Based on the information gathered, the officers obtained an arrest warrant for Slagle, who, in turn, surrendered himself at the NCCPD headquarters on Thursday, according to police. Slagle is charged with one count of home improvement fraud of $1,500 or greater, police reported.
After his Delaware arraignment, Slagle was released on his personal recognizance, police noted.
(Cecil County District Court records indicate that, after Delaware authorities obtained the arrest warrant, Slagle was charged with fugitive from justice in Cecil County in connection with that case and that he was taken into custody on June 18. Those records further show that Slagle was held in the Cecil County Detention Center on no bond for three days, until he posted a $5,000 bond on June 21 to gain his release.)
Based on the investigation, NCCPD officers determined that Slagle has also done business in Maryland and Pennsylvania, according to police.
“The Division is concerned that there may be additional victims who have not yet come forward,” the spokesperson commented.
NCCPD officials are asking anyone with any information pertaining to this investigation to contact S/Cpl. L. Lucas by sending an email to at leigh.lucas@newcastlede.gov or by calling the New Castle County Division of Police non-emergency number at 302-573-2800.

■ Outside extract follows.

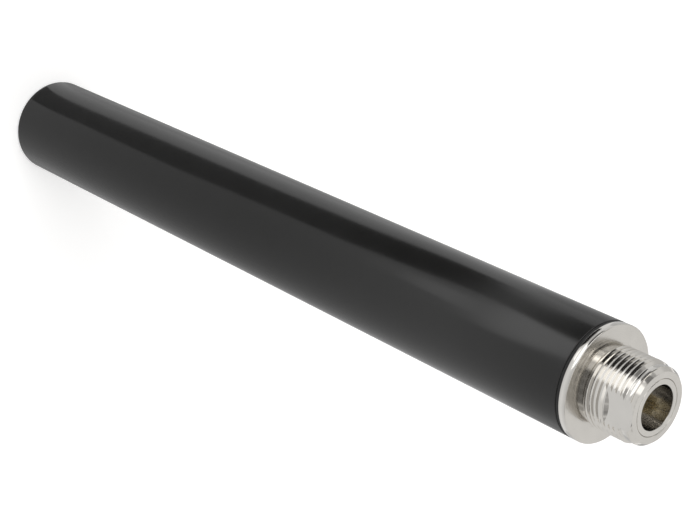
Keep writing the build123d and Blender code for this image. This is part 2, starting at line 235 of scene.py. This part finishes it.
def prism(name, outline, plane, low, high):
    """Extrude an outline in the YZ or XY plane from low to high, in millimetres."""
    shape = bmesh.new()
    ends = []
    for level in (low, high):
        if plane == "YZ":
            ends.append([shape.verts.new((level, a, b)) for a, b in outline])
        else:
            ends.append([shape.verts.new((a, b, level)) for a, b in outline])
    count = len(outline)
    shape.faces.new(ends[0])
    shape.faces.new(reversed(ends[1]))
    for i in range(count):
        k = (i + 1) % count
        shape.faces.new([ends[0][i], ends[1][i], ends[1][k], ends[0][k]])
    return make_solid(name, shape)


def thread_groove():
    """Sweep the thread's groove along its helix, as a closed solid that is cut from the barrel."""
    steps_per_turn = body_segments // 2
    groove_depth = groove_outer_radius - thread_root_radius
    opening = thread_root_flat / 2 + groove_depth * math.tan(thread_flank_angle)
    section = [
        (thread_root_radius, -thread_root_flat / 2),
        (groove_outer_radius, -opening),
        (groove_outer_radius, opening),
        (thread_root_radius, thread_root_flat / 2),
    ]
    first_turn = (groove_first_centre - groove_phase_station) / thread_pitch
    last_turn = (groove_last_centre - groove_phase_station) / thread_pitch
    count = math.ceil((last_turn - first_turn) * steps_per_turn)
    shape = bmesh.new()
    rows = []
    for i in range(count + 1):
        turns = first_turn + (last_turn - first_turn) * i / count
        angle = groove_phase + 2 * math.pi * turns
        height = flange_back + groove_phase_station + thread_pitch * turns
        rows.append([
            shape.verts.new((radius * math.cos(angle), radius * math.sin(angle), height + rise))
            for radius, rise in section
        ])
    for lower, upper in zip(rows, rows[1:]):
        for k in range(len(section)):
            m = (k + 1) % len(section)
            shape.faces.new([lower[k], lower[m], upper[m], upper[k]])
    shape.faces.new(rows[0])
    shape.faces.new(reversed(rows[-1]))
    return make_solid("thread_groove", shape)


def cut(piece, cutters):
    """Subtract the cutters from the piece and delete them."""
    for cutter in cutters:
        step = piece.modifiers.new(cutter.name, "BOOLEAN")
        step.operation = "DIFFERENCE"
        step.solver = "EXACT"
        step.object = cutter
    evaluated = piece.evaluated_get(bpy.context.evaluated_depsgraph_get())
    result = bpy.data.meshes.new_from_object(evaluated)
    piece.modifiers.clear()
    piece.data = result
    for cutter in cutters:
        bpy.data.objects.remove(cutter)


def place(piece, node, finish):
    """Scale a finished piece to metres, shade it, and let it stand for its CAD node."""
    piece.data.transform(Matrix.Scale(MM, 4))
    piece.data.shade_smooth()
    piece.data.set_sharp_from_angle(angle=sharp_angle)
    piece.data.materials.clear()
    piece.data.materials.append(finish)
    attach(piece, "root")
    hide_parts(node)


class Finish:
    """A node material around one Principled shader."""

    def __init__(self, name, colour, roughness, metallic=0.0, ior=1.5):
        self.material = bpy.data.materials.new(name)
        self.material.use_nodes = True
        self.nodes = self.material.node_tree.nodes
        self.links = self.material.node_tree.links
        self.shader = self.nodes["Principled BSDF"]
        self.shader.inputs["Base Color"].default_value = (*colour, 1)
        self.shader.inputs["Roughness"].default_value = roughness
        self.shader.inputs["Metallic"].default_value = metallic
        self.shader.inputs["IOR"].default_value = ior
        self.colour = colour
        self.place = self.nodes.new("ShaderNodeTexCoord").outputs["Object"]

    def noise(self, feature_mm, detail=3.0):
        """Noise whose features are about that many millimetres across."""
        texture = self.nodes.new("ShaderNodeTexNoise")
        texture.inputs["Scale"].default_value = 1 / (feature_mm * MM)
        texture.inputs["Detail"].default_value = detail
        self.links.new(self.place, texture.inputs["Vector"])
        return texture.outputs["Fac"]

    def axis_distance(self):
        """Distance from the axis, in metres."""
        across = self.nodes.new("ShaderNodeVectorMath")
        across.operation = "MULTIPLY"
        across.inputs[1].default_value = (1, 1, 0)
        self.links.new(self.place, across.inputs[0])
        length = self.nodes.new("ShaderNodeVectorMath")
        length.operation = "LENGTH"
        self.links.new(across.outputs["Vector"], length.inputs[0])
        return length.outputs["Value"]

    def remapped(self, source, from_low, from_high, to_low, to_high):
        """The source moved from one range into another, and held at its ends."""
        moved = self.nodes.new("ShaderNodeMapRange")
        moved.inputs["From Min"].default_value = from_low
        moved.inputs["From Max"].default_value = from_high
        moved.inputs["To Min"].default_value = to_low
        moved.inputs["To Max"].default_value = to_high
        self.links.new(source, moved.inputs["Value"])
        return moved.outputs["Result"]

    def bore_step(self, inside, outside):
        """One value for the surfaces inside the bore's mouth, and another for those outside it."""
        edge = mouth_radius * MM
        return self.remapped(self.axis_distance(), edge, edge + mouth_break * MM, inside, outside)

    def turning_marks(self, spacing_mm):
        """Fine rings round the axis and along it, as a lathe tool leaves them."""
        fine_detail = 4
        split = self.nodes.new("ShaderNodeSeparateXYZ")
        self.links.new(self.place, split.inputs["Vector"])
        along = self.nodes.new("ShaderNodeMath")
        along.operation = "ADD"
        self.links.new(self.axis_distance(), along.inputs[0])
        self.links.new(split.outputs["Z"], along.inputs[1])
        spread = self.nodes.new("ShaderNodeCombineXYZ")
        self.links.new(along.outputs["Value"], spread.inputs["X"])
        texture = self.nodes.new("ShaderNodeTexNoise")
        texture.inputs["Scale"].default_value = 1 / (spacing_mm * MM)
        texture.inputs["Detail"].default_value = fine_detail
        self.links.new(spread.outputs["Vector"], texture.inputs["Vector"])
        return texture.outputs["Fac"]

    def vary_roughness(self, source, low, high):
        """Let the source move the roughness between low and high."""
        self.links.new(self.remapped(source, 0, 1, low, high), self.shader.inputs["Roughness"])

    def add_roughness(self, amount):
        """Add a varying amount to the roughness that is there."""
        total = self.nodes.new("ShaderNodeMath")
        self.links.new(self.shader.inputs["Roughness"].links[0].from_socket, total.inputs[0])
        self.links.new(amount, total.inputs[1])
        self.links.new(total.outputs["Value"], self.shader.inputs["Roughness"])

    def roughen_faces(self, extra):
        """Add that roughness where the surface lies across the axis, as a facing cut leaves it."""
        none_below, full_above = 0.95, 0.99
        split = self.nodes.new("ShaderNodeSeparateXYZ")
        self.links.new(self.nodes.new("ShaderNodeTexCoord").outputs["Normal"], split.inputs["Vector"])
        across = self.nodes.new("ShaderNodeMath")
        across.operation = "ABSOLUTE"
        self.links.new(split.outputs["Z"], across.inputs[0])
        self.add_roughness(self.remapped(across.outputs["Value"], none_below, full_above, 0, extra))

    def shade_and_roughen_bore(self, share, extra):
        """Make the bore's plating that share as bright, which is painted shade in the recess, and rougher by
        that extra.
        """
        shaded_colour = self.nodes.new("ShaderNodeVectorMath")
        shaded_colour.operation = "SCALE"
        self.links.new(self.shader.inputs["Base Color"].links[0].from_socket, shaded_colour.inputs[0])
        self.links.new(self.bore_step(share, 1), shaded_colour.inputs["Scale"])
        self.links.new(shaded_colour.outputs["Vector"], self.shader.inputs["Base Color"])
        self.add_roughness(self.bore_step(extra, 0))

    def vary_colour(self, source, darker, lighter):
        """Let the source move the colour between two shares of itself."""
        ramp = self.nodes.new("ShaderNodeValToRGB")
        dark, light = ramp.color_ramp.elements
        dark.position = 0.3
        light.position = 0.7
        dark.color = (*[c * darker for c in self.colour], 1)
        light.color = (*[min(1, c * lighter) for c in self.colour], 1)
        self.links.new(source, ramp.inputs["Fac"])
        self.links.new(ramp.outputs["Color"], self.shader.inputs["Base Color"])

    def bump(self, source, height_mm):
        """Raise the surface by the source, up to that height."""
        raised = self.nodes.new("ShaderNodeBump")
        raised.inputs["Distance"].default_value = height_mm * MM
        self.links.new(source, raised.inputs["Height"])
        self.links.new(raised.outputs["Normal"], self.shader.inputs["Normal"])
        return raised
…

Citizens can text a tip anonymously simply by texting the number 847411 keyword: NCCDE. In addition, a resident can submit a tip via the agency’s website at http://www.nccpd.com. Tipsters also may call Crime Stoppers at (800) TIP-3333 or visit on Facebook (IM) at New Castle County Division of Police.
Slagle’s Cecil County conviction
Should Slagle be convicted in this Delaware legal matter, it likely will result in a violation-of-probation charge against him in the adjudicated 2019 Cecil County criminal case. (That criminal case against Slagle originated in Cecil County District Court in 2017, and it entered Cecil County Circuit Court in February 2019, when a Cecil County grand jury indicated Slagle.)
In October 2020, Cecil County Circuit Court Judge William W. Davis Jr. imposed a one-year sentence on Slagle – which he then suspended – after Slagle pleaded guilty to failure to comply with the Custom Home Protection Act, which is a misdemeanor, as part of a binding plea agreement, according to court records and Cecil Whig archives.
The judge also ordered Slagle to serve five years of supervised probation, which remains in effect today.
In addition, Davis ordered Slagle to pay the entire $100,000 in restitution to his victims — Elkton-area residents William Baker, then 65, and Stanley Kegley, then 72 — within the five-year period of his supervised probation. More specifically, the judge ordered Slagle to pay at least $1,000 a month while on probation.
From the bench during that October 2020 courtroom hearing, Davis cautioned Slagle that, at some point, he would have to pay more than minimum $1,000 a month in restitution to fully meet his probation requirement.
“Obviously, making the monthly (minimum) payment, you will be short forty grand at the end of the five years, which would be in violation of probation,” Davis told Slagle, who was seated at the defense table.
In that 2019 criminal case, Slagle stood accused of improperly handling money paid to him by customers during two different Cecil County home construction projects.
According to a statement of fact presented by Cecil County State’s Attorney’s Office prosecutors, Slagle had entered into a $357,000 contract with Doris Shepard — now deceased — and Baker in June 2014 to build a custom home in the 100 block of Plum Creek, which is off Oldfield Point Road, southwest of Elkton. The property is a short distance from the Elk River.
(Shepard was a friend of the Baker family, and they were buying the custom house together. Baker, at that time, was listed as the late Shepard’s personal representative.)
The purchasing party made requested payments to Slagle during the project, prosecutors reported.
However, according to the SAO’s statement of fact, Slagle deposited those payments into a bank account designated for his building company — Generation Construction, Inc. — instead of putting that money into an escrow account.
Slagle later took that money out of the company’s bank account, prosecutors reported.
“The money was withdrawn for purposes not permitted by law,” according to the prosecution’s statement of fact, which did not specify the “purposes” and how they violated the law.
The judge outlined that $50,000 of the total restitution to be paid by Slagle by September 2024 will go to Baker, while the other half will go to Kegley.
A similar alleged mismanagement of payments occurred after Kegley and his wife had contracted Slagle in June 2014 to build their custom rancher on the couple’s property on Gilpin Avenue in Elkton, prosecutors reported.
Although the count to which Slagle pleaded guilty relates only to Baker, the binding plea deal included Kegley as a second victim as it applies to restitution, prosecutors explained.